_Exercise task:_ Only a number is required: how many lines of the material contain the word "code"?
---------- Data entries
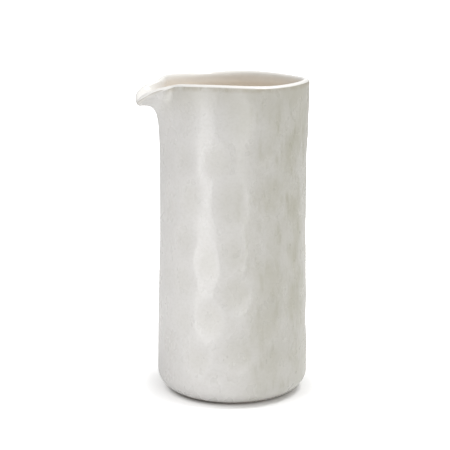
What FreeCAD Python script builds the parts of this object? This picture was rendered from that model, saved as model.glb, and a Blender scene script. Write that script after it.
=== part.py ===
import FreeCAD, Part
import math
import os

# A hand-thrown stoneware pouring vessel: an open cylinder with a pulled lip, soft finger
# presses over its wall, a satin glaze outside and a glossy glaze inside.
# Millimetres. +Z is up, Z = 0 is the table, and the Z axis is the axis the pot was thrown on.
# The pouring lip points along -X. Angles run round the axis from the lip, towards -Y first.

# Outside of the thrown wall
rim_height = 217.0
belly_radius = 52.3
belly_height = 22.0
waist_draw = 1.9
waist_height = 134.0
mouth_flare = 1.0
mouth_height = 207.0
wall = 4.7
glaze = 0.35

# Heel and foot
heel_width = 16.7
heel_height = 14.1
glaze_line_height = 1.2
foot_radius = 38.3
foot_ring_width = 5.0
recess_depth = 1.7
recess_slope = 1.0
floor_thickness = 6.0
inner_heel_width = 14.0
inner_heel_height = 14.0

# Pouring lip: reach is how far the crest goes out past the rim, drop is how far it sinks. The
# spreads are the half widths of the pull and of the dip, and a higher power has a crisper edge.
# Towards its root the pull is wider and softer, so that it leaves no crease beside the lip.
lip_bend_height = 78.0
lip_reach = 16.4
lip_drop = 12.1
lip_tip_arm = 14.3
lip_tip_lean = math.radians(90.9)
lip_spread = math.radians(15.0)
lip_spread_power = 3.4
lip_root_power = 2.3
lip_root_widening_share = 1.0
lip_dip_spread = math.radians(11.7)
lip_dip_power = 1.55
lip_rise_share = 0.96
plain_rise_share = 1 / 3

# The rim is not quite level: a slight wave round it
rim_wave = 0.5
rim_wave_count = 4
rim_wave_turn = math.radians(-122.0)

# How far round the crest the outer glaze goes on before the liner glaze starts
glaze_join_turn = math.radians(22.0)

# Finger presses. Each row: turn from the lip in degrees, height as a share of the rim height,
# half width in degrees, half height as a share of the rim height, depth as a share of press_depth.
# The edge power softens a bowl's rim, and the merge power softens the ridge between two bowls.
press_depth = 1.2
press_edge_power = 1.4
press_merge_power = 4.0
front_press_shares = [
    (75, 0.905, 17, 0.087, 1.00),
    (106, 0.915, 14, 0.070, 0.70),
    (36, 0.900, 14, 0.081, 0.50),
    (60, 0.771, 14, 0.070, 0.95),
    (96, 0.798, 9, 0.044, 0.60),
    (118, 0.800, 14, 0.070, 0.70),
    (32, 0.775, 13, 0.072, 0.60),
    (11, 0.770, 15, 0.074, 0.45),
    (70, 0.645, 15, 0.100, 1.00),
    (100, 0.671, 14, 0.086, 0.95),
    (39, 0.655, 14, 0.081, 0.70),
    (17, 0.620, 14, 0.081, 0.45),
    (122, 0.650, 13, 0.081, 0.60),
    (71, 0.492, 12, 0.077, 0.85),
    (109, 0.540, 14, 0.081, 0.70),
    (33, 0.525, 12, 0.070, 0.65),
    (53, 0.459, 12, 0.079, 0.85),
    (95, 0.440, 14, 0.070, 0.75),
    (128, 0.466, 13, 0.070, 0.60),
    (32, 0.395, 14, 0.077, 0.60),
    (12, 0.400, 15, 0.079, 0.45),
    (73, 0.365, 15, 0.072, 0.95),
    (125, 0.335, 14, 0.072, 0.65),
    (55, 0.281, 14, 0.073, 1.00),
    (100, 0.272, 14, 0.081, 0.90),
    (33, 0.270, 13, 0.070, 0.55),
    (75, 0.177, 16, 0.074, 0.95),
    (46, 0.145, 14, 0.064, 0.80),
    (108, 0.150, 15, 0.074, 0.70),
    (58, 0.100, 9, 0.035, 0.45),
    (18, 0.180, 15, 0.077, 0.50),
]
# The side away from the viewer: staggered rows with a steady drift, so no two rows line up
back_press_rows = 7
back_presses_per_row = 8
back_first_turn = 142.0
back_turn_step = 26.0
back_first_height_share = 0.115
back_height_step_share = 0.128
back_half_turn = 14.0
back_half_height_share = 0.076
back_wander_turn = 4.0
back_wander_share = 0.014
back_column_phase = 2.4
back_row_phase = 1.7
back_height_beat = 1.3
back_shallowest_share = 0.25
back_deepest_share = 0.5
press_fade_start_share = 0.93
press_fade_end_share = 0.985

# How finely the skins are laid out: counts of poles, and the step that directions are taken over
columns = 96
column_crowding_share = 0.5
heel_steps = 5
wall_steps = 30
lip_steps = 23
shoulder_steps = 2
crest_steps = 7
inner_heel_steps = 6
normal_step = 0.001

floor_height = recess_depth + floor_thickness
bend_start = rim_height - lip_bend_height
heel_contact_radius = belly_radius - heel_width
waist_radius = belly_radius - waist_draw
mouth_radius = waist_radius + mouth_flare


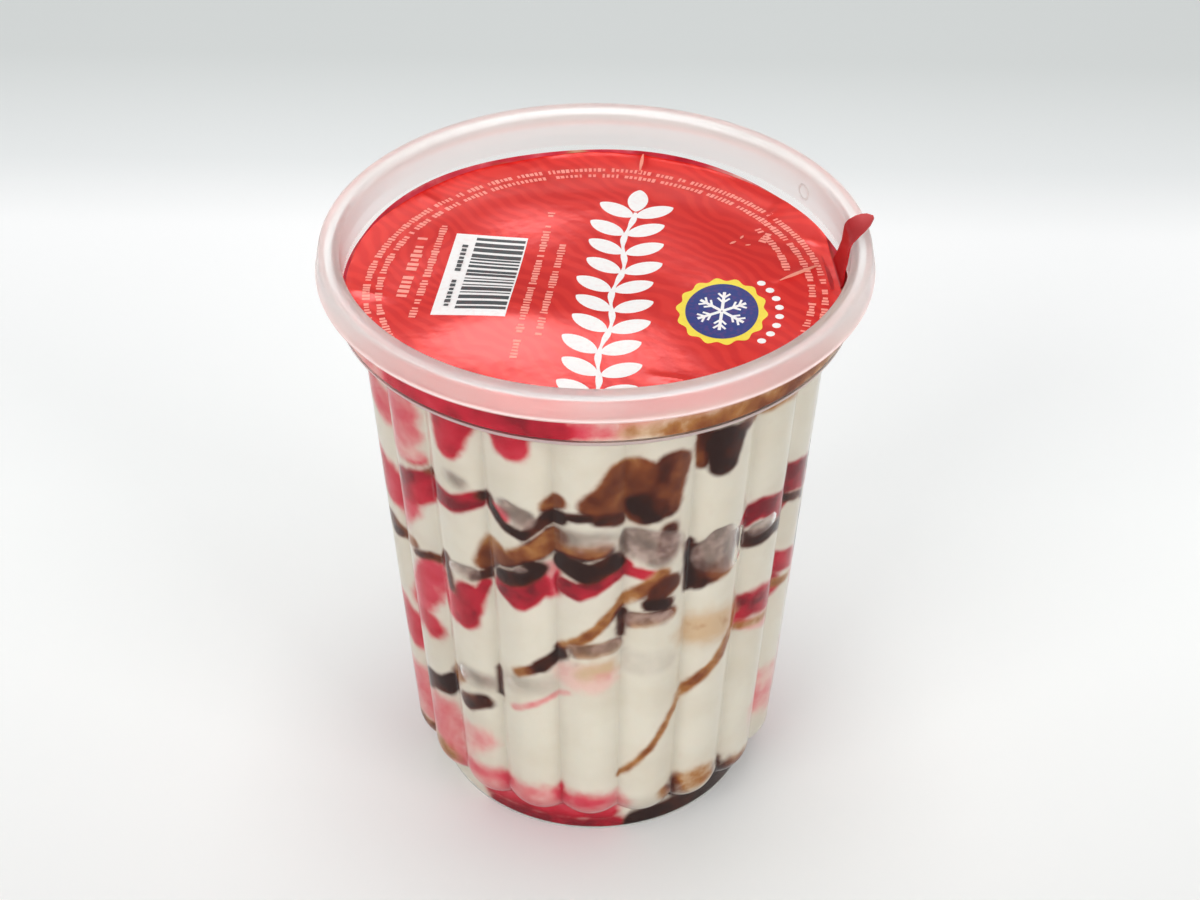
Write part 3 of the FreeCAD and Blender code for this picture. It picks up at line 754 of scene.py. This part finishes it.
for crown in np.arange(90, 280, FLUTE_TURN):
    # sauce at the collar, the teeth that hang from it, and sauce in the ball ends and the foot
    STRAWBERRY.append((pick(0.4, 0.8), 1.7, 1.7, 1.2, (crown - 8, 76.2), (crown + 8, 76.6)))
    CHOCOLATE.append((pick(0.4, 0.6), 0.7, 0.7, 1.2, (crown - 6, 75.6), (crown + 9, 76)))
    tooth = (0.9, 2.4, 1.4, 0.9, (crown, 73.5), (crown - 1, pick(68, 72)))
    (STRAWBERRY if random.random() < 0.5 else CHOCOLATE).append(tooth)
    STRAWBERRY.append((pick(0.35, 0.7), 3.2, 3.2, 2.2, (crown - 7, 5), (crown + 7, 6)))
    CHOCOLATE.append((pick(0.6, 1.0), 1.4, 1.4, 1.4, (crown - 9, 0.8), (crown + 9, 1.0)))

ice_heights = np.linspace(FLOOR_Z - BITE, SEAT_Z - BITE, 184)
pockets = np.prod(brush(*np.meshgrid(columns, ice_heights), POCKETS), axis=0)
pockets = np.clip((pockets - POCKET_EDGE) / (1 - POCKET_EDGE), 0, 1)
# the ice cream's lip goes down inside the solid foot ring nearly to the floor, so that its sauce
# darkens the foot where shade under the cup shows through the clear plastic: partly painted shade
foot_side = FOOT_RADIUS - WALL + FOOT_BITE
ice_rings = [(foot_side * part, FLOOR_Z - BITE) for part in (0.35, 0.7, 0.955)]
ice_rings += [(foot_side - 0.85, FOOT_RING_Z), (foot_side - 0.1, FOOT_RING_Z)]
ice_rings += [(foot_side, height) for height in (FOOT_RING_Z + 0.1, 1.1)]
insets = WALL - BITE + POCKET_DEPTH * pockets
ice_rings += [(None, height, inset) for height, inset in zip(ice_heights, insets)]
# the squeezed-out layer's edge climbs the collar unevenly, and most at the front
squeeze = 0.75 + 0.35 * np.sin(np.radians(columns * 2 + 40))
squeeze += 0.25 * np.sin(np.radians(columns * 5 + 10))
squeeze += 1.45 * np.clip(0.4 + 1.4 * np.cos(np.radians(columns)), 0, 1)
ice_rings += [
    (30.6, SEAT_Z - BITE),
    (COLLAR_BORE + BITE, SEAT_Z - BITE),
    (COLLAR_BORE + BITE, LID_Z),
    (COLLAR_BORE + BITE, LID_Z + squeeze * 0.7),
    (COLLAR_BORE - 0.05, LID_Z + squeeze),
    (COLLAR_BORE - 0.28, LID_Z + squeeze * 0.55),
    (COLLAR_BORE - 0.5, LID_Z + 0.1),
    (31.0, LID_Z - 0.05),
    (16.0, LID_Z - 0.05),
]

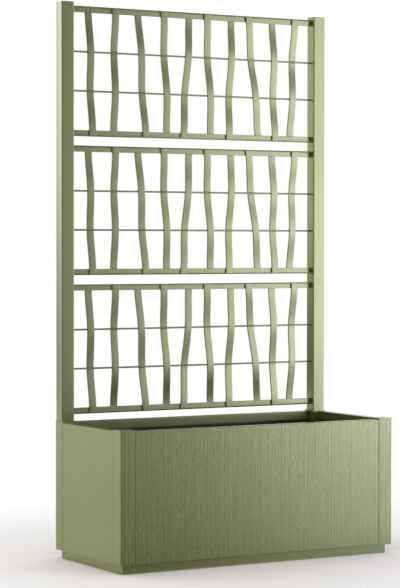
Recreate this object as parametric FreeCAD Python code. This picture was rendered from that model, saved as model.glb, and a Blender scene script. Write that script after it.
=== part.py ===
import FreeCAD, Part
import math
import os

Vec = FreeCAD.Vector

# Rectangular planter box with a woven trellis behind it
# Sizes in millimetres, X along the front, Y from front to rear, Z up from the floor

# Box and plinth sizes
overall_length = 1000.0
overall_depth = 440.0
box_height = 440.0
plinth_height = 28.5
plinth_inset = 14.0
plinth_wall = 2.0
plinth_foot_width = 20.0
plinth_corner_radius = 4.0

# Corner column sizes
column_side = 50.0
column_wall = 2.0
column_corner_radius = 3.5
column_cap_thickness = 2.5
cap_plug_depth = 15.0
cap_plug_wall = 3.0
fit_gap = 0.1
spigot_height = 80.0
spigot_wall = 3.0

# Folded wall panel sizes
sheet = 1.5
bend_radius = 0.8
panel_drop = 4.0
rim_width = 25.0
rim_lip = 28.0
bottom_flange = 25.0
end_flange = 28.0
end_flange_relief = 8.0

# Sizes of the floor plates and the tubes under them
floor_sheet = 2.0
floor_clearance = 3.0
floor_gap = 14.0
support_width = 40.0
support_wall = 2.0
support_end_clearance = 1.0
support_count = 3
support_spread_share = 0.56

# Liner sizes
liner_wall = 3.0
liner_corner_radius = 15.0
liner_drop = 4.0
liner_side_clearance = 3.0
liner_end_clearance = 10.0
liner_rim_width = 5.0
liner_rim_thickness = 4.0
liner_drain_diameter = 10.0
drain_y_shares = (-0.2, 0.2)

# Trellis post sizes
total_height = 1772.0
post_side = 42.0
post_wall = 2.0
post_corner_radius = 3.5
post_end_inset = 2.5
post_rear_inset = 4.0
post_cap_thickness = 2.5

# Trellis panel sizes
trellis_rise = 20.5
trellis_panel_gap = 30.0
trellis_top_margin = 11.0
rail_height = 19.5
rail_flange_thickness = 3.0
rail_flange_depth = 24.0
rail_web = 6.0
rail_tenon_shoulder = 2.5
rod_diameter = 6.0
bar_width = 24.0
bar_thickness = 8.0
bar_bend_radius = 60.0

# Sizes of the bolts that hold the posts
bolt_diameter = 6.0
bolt_length = 14.0
bolt_head_width = 10.0
bolt_head_height = 4.0
bolt_height_share = 0.6

# Where each bar stands, from the middle of the clear width, at its foot and at its head
bar_foot_shares = (-0.4194, -0.3293, -0.2062, -0.1137, -0.0491, 0.0685, 0.1413, 0.2698, 0.3381, 0.4099)
bar_head_shares = (-0.4307, -0.3281, -0.2320, -0.1315, -0.0223, 0.0483, 0.1553, 0.2251, 0.3313, 0.4234)
trellis_tiers = ("bottom", "middle", "top")

# Sizes that follow from the ones above
half_length = overall_length / 2
half_depth = overall_depth / 2
panel_top = box_height - panel_drop
clear_length = overall_length - 2 * column_side
clear_depth = overall_depth - 2 * column_side
column_x = half_length - column_side / 2
column_y = half_depth - column_side / 2
column_top = box_height - column_cap_thickness
floor_base = plinth_height + sheet
liner_base = floor_base + floor_sheet
liner_top = panel_top - rim_lip - liner_drop
post_x = half_length - post_end_inset - post_side / 2
post_y = half_depth - post_rear_inset - post_side / 2
post_inner_face = post_x - post_side / 2
trellis_width = 2 * post_inner_face
post_top = total_height - post_cap_thickness
trellis_base = box_height + trellis_rise
trellis_reach = total_height - trellis_top_margin - trellis_base
trellis_panel_height = (trellis_reach - 2 * trellis_panel_gap) / len(trellis_tiers)
trellis_step = trellis_panel_height + trellis_panel_gap
bay_height = (trellis_panel_height - 2 * rail_height) / 3
weave = (rail_web + bar_thickness) / 2

os.makedirs("parts", exist_ok=True)


# Outlines and simple solids

def bent_outline(corners, radii, closed):
    # Lines joined by arcs, with one radius for each corner
    edges = []
    count = len(corners)
    places = range(count) if closed else range(1, count - 1)
    ends = {}
    for i in places:
        before = (corners[i] - corners[i - 1]).normalize()
        after = (corners[(i + 1) % count] - corners[i]).normalize()
        turn = before.getAngle(after)
        inwards = (after - before).normalize()
        start = corners[i] - before * radii[i] * math.tan(turn / 2)
        finish = corners[i] + after * radii[i] * math.tan(turn / 2)
        middle = corners[i] + inwards * radii[i] * (1 / math.cos(turn / 2) - 1)
        edges.append(Part.Arc(start, middle, finish).toShape())
        ends[i] = (start, finish)
    spans = range(count) if closed else range(count - 1)
    for i in spans:
        j = (i + 1) % count
        start = ends[i][1] if i in ends else corners[i]
        finish = ends[j][0] if j in ends else corners[j]
        edges.append(Part.LineSegment(start, finish).toShape())
    return edges


def rounded_wire(corners, radius):
    return Part.Wire(Part.__sortEdges__(bent_outline(corners, [radius] * len(corners), True)))


def rectangle(length, depth, z, x_mid=0, y_mid=0):
    x = length / 2
    y = depth / 2
    signs = ((-1, -1), (1, -1), (1, 1), (-1, 1))
    return [Vec(x_mid + a * x, y_mid + b * y, z) for a, b in signs]


def notched_rectangle(x, y, notch_x, notch_y, z):
    # A rectangle of half sizes x and y whose corners step in to notch_x and notch_y
    points = []
    for a, b in ((1, 1), (-1, 1), (-1, -1), (1, -1)):
        step = [Vec(a * x, b * notch_y, z), Vec(a * notch_x, b * notch_y, z), Vec(a * notch_x, b * y, z)]
        points += step if a * b > 0 else step[::-1]
    return points


def rounded_block(length, depth, radius, z, height, x_mid=0, y_mid=0):
    wire = rounded_wire(rectangle(length, depth, z, x_mid, y_mid), radius)
    return Part.Face(wire).extrude(Vec(0, 0, height))


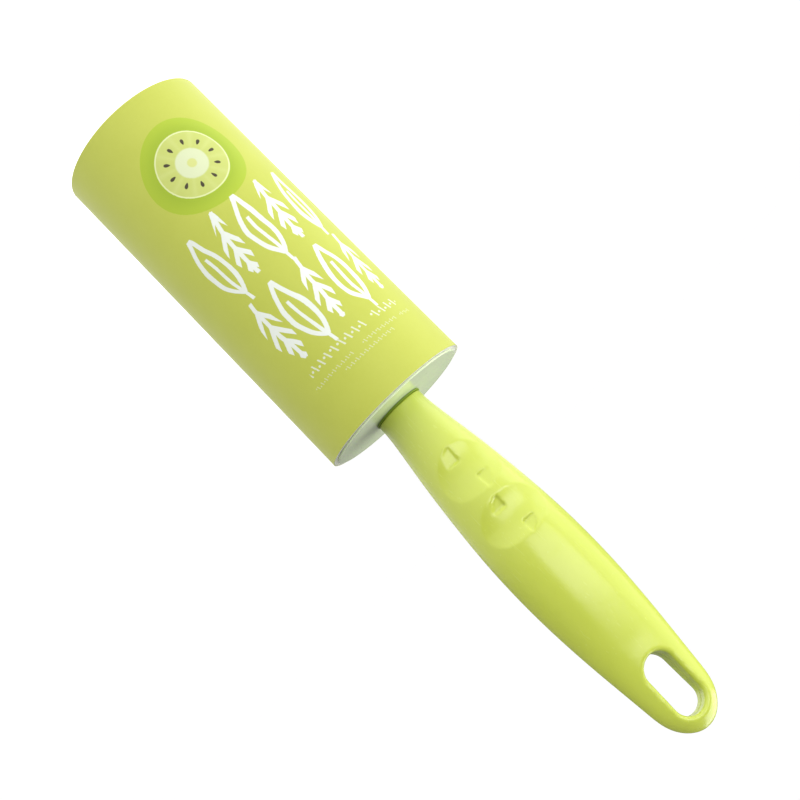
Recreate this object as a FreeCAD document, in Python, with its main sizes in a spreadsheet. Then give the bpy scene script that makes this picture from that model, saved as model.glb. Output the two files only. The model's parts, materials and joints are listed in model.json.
--------------------
_Exercise response:_ 2